**Task details:** Reproduce the entries shown below only from the line with "buildEnvelope();" down to the line with "for node in", keeping both end lines and copying each one exactly.

**Supplied material:**
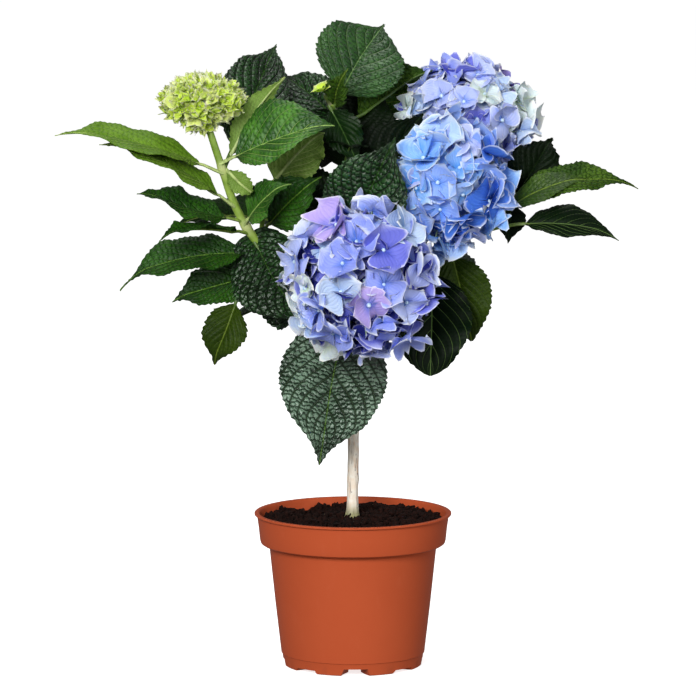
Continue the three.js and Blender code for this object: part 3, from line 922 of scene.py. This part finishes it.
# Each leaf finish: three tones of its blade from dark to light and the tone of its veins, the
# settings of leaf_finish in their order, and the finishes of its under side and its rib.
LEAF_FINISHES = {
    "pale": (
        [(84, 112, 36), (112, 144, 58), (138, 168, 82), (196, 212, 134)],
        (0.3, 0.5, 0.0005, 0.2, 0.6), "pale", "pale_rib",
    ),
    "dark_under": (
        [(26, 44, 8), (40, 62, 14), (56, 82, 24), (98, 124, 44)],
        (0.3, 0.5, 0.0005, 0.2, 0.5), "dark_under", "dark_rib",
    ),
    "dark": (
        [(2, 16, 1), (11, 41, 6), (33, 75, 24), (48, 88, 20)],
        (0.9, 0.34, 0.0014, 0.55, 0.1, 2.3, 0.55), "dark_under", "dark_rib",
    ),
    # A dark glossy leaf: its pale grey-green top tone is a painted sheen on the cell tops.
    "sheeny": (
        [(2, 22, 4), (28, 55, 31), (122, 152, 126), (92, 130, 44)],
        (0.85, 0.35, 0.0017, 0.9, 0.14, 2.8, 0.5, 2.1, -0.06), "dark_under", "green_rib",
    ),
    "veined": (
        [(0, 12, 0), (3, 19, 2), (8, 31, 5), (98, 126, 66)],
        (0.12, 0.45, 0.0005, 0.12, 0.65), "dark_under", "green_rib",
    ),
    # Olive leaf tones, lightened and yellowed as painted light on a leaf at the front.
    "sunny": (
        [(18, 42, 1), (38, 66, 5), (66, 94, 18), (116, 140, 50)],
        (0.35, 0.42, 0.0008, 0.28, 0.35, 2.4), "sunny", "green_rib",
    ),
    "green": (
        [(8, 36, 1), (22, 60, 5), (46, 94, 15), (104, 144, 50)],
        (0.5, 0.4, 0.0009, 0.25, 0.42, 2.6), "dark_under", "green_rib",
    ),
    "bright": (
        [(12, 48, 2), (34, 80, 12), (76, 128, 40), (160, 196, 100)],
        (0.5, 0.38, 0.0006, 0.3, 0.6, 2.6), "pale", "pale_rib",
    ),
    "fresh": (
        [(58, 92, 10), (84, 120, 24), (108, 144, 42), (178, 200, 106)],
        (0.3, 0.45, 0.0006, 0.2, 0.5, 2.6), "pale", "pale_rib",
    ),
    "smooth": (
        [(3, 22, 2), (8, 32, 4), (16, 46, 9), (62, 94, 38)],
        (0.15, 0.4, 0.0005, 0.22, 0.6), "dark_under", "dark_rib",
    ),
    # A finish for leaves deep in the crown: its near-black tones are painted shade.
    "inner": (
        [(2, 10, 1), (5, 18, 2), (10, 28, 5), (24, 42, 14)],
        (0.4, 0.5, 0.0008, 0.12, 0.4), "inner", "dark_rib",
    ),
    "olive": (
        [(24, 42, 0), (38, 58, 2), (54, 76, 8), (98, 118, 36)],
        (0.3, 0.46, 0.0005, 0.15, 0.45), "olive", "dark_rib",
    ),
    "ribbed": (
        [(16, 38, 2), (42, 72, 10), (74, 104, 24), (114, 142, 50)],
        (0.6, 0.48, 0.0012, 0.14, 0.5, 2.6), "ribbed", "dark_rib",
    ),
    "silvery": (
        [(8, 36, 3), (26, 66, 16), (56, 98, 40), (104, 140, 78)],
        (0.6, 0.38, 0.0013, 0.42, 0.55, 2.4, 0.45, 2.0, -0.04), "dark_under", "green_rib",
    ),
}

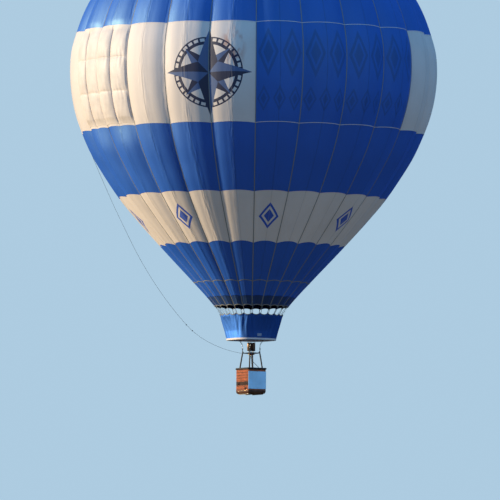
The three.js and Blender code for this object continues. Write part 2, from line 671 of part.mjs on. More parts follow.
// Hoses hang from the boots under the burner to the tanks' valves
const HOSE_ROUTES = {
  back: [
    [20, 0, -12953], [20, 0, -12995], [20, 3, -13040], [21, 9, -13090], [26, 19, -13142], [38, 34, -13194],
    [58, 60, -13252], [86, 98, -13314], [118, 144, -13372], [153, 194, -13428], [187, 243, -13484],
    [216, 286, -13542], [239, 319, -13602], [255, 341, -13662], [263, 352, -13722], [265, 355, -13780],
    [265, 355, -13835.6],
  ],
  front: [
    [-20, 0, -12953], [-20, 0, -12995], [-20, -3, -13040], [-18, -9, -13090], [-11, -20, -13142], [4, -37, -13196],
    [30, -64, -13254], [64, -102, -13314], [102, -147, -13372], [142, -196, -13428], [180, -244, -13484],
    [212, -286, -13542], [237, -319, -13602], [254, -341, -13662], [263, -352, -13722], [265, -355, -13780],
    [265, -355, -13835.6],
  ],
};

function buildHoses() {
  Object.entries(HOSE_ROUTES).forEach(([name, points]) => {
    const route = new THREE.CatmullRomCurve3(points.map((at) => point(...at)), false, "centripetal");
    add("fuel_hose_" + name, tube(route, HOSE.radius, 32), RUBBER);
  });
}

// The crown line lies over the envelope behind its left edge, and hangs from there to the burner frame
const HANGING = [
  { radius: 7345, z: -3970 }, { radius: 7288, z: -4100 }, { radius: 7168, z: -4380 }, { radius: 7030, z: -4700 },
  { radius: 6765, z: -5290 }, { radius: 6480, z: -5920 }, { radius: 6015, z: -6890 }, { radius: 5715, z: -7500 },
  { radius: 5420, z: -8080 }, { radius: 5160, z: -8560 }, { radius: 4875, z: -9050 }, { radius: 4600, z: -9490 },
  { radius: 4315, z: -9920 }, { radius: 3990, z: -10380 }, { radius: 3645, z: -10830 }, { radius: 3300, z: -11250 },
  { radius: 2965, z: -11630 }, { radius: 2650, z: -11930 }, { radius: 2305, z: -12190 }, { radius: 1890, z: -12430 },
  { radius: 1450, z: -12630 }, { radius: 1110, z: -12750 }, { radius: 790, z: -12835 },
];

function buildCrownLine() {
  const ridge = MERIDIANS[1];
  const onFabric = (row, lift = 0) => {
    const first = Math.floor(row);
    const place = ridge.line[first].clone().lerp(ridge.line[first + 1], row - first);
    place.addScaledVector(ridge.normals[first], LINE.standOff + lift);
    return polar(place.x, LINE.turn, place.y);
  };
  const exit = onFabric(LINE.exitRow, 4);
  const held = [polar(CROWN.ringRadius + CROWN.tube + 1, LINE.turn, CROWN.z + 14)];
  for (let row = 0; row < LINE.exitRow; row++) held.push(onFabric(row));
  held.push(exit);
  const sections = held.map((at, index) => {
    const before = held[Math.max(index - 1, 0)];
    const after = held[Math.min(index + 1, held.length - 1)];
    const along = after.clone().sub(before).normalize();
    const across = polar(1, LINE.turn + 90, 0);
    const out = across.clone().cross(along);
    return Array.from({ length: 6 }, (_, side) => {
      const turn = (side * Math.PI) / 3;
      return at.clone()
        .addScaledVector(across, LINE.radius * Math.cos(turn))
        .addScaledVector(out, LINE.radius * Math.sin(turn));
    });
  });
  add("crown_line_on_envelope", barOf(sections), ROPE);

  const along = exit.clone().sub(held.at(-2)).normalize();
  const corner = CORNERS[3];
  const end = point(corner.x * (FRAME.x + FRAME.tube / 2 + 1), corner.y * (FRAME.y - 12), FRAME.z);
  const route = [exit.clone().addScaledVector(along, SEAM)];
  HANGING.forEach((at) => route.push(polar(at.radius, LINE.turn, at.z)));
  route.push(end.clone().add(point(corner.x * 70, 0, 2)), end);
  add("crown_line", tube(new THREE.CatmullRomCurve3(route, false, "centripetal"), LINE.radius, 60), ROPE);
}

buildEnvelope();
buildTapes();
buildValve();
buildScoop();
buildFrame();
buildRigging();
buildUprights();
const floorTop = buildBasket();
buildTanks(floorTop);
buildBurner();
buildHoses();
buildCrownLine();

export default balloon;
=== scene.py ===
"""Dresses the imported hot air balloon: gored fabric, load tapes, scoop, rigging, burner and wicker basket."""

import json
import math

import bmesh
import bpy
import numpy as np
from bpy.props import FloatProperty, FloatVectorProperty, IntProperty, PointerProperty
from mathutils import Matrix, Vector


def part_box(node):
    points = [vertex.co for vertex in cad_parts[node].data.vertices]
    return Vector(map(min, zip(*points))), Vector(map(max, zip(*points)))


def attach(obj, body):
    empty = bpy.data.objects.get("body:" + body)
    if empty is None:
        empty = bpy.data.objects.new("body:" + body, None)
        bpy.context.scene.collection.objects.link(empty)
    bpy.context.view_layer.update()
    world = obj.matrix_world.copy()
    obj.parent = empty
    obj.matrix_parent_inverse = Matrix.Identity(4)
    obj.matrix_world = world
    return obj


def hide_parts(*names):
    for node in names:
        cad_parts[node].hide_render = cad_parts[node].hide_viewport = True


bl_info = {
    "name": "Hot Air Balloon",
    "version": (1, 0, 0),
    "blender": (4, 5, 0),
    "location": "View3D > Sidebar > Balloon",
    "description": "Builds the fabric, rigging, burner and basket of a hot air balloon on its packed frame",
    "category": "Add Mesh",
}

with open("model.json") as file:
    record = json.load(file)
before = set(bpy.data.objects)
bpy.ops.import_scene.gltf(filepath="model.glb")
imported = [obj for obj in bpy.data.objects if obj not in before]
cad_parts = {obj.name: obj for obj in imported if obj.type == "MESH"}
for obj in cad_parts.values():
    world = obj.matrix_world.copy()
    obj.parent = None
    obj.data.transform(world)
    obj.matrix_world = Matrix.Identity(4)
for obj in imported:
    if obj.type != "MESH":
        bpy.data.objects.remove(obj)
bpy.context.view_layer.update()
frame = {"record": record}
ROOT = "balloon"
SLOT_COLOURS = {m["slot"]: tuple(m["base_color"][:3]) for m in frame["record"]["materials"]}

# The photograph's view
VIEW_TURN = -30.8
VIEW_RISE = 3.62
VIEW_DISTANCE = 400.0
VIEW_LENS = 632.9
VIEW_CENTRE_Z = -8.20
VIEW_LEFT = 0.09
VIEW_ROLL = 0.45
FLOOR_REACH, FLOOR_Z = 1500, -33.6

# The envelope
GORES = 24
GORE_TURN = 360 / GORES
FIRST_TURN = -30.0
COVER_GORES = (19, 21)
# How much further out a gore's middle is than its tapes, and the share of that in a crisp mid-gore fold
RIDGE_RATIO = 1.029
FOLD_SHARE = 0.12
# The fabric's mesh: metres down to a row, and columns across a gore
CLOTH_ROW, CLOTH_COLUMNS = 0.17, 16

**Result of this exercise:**
buildEnvelope();
buildTapes();
buildValve();
buildScoop();
buildFrame();
buildRigging();
buildUprights();
const floorTop = buildBasket();
buildTanks(floorTop);
buildBurner();
buildHoses();
buildCrownLine();

export default balloon;
=== scene.py ===
"""Dresses the imported hot air balloon: gored fabric, load tapes, scoop, rigging, burner and wicker basket."""

import json
import math

import bmesh
import bpy
import numpy as np
from bpy.props import FloatProperty, FloatVectorProperty, IntProperty, PointerProperty
from mathutils import Matrix, Vector


def part_box(node):
    points = [vertex.co for vertex in cad_parts[node].data.vertices]
    return Vector(map(min, zip(*points))), Vector(map(max, zip(*points)))


def attach(obj, body):
    empty = bpy.data.objects.get("body:" + body)
    if empty is None:
        empty = bpy.data.objects.new("body:" + body, None)
        bpy.context.scene.collection.objects.link(empty)
    bpy.context.view_layer.update()
    world = obj.matrix_world.copy()
    obj.parent = empty
    obj.matrix_parent_inverse = Matrix.Identity(4)
    obj.matrix_world = world
    return obj


def hide_parts(*names):
    for node in names:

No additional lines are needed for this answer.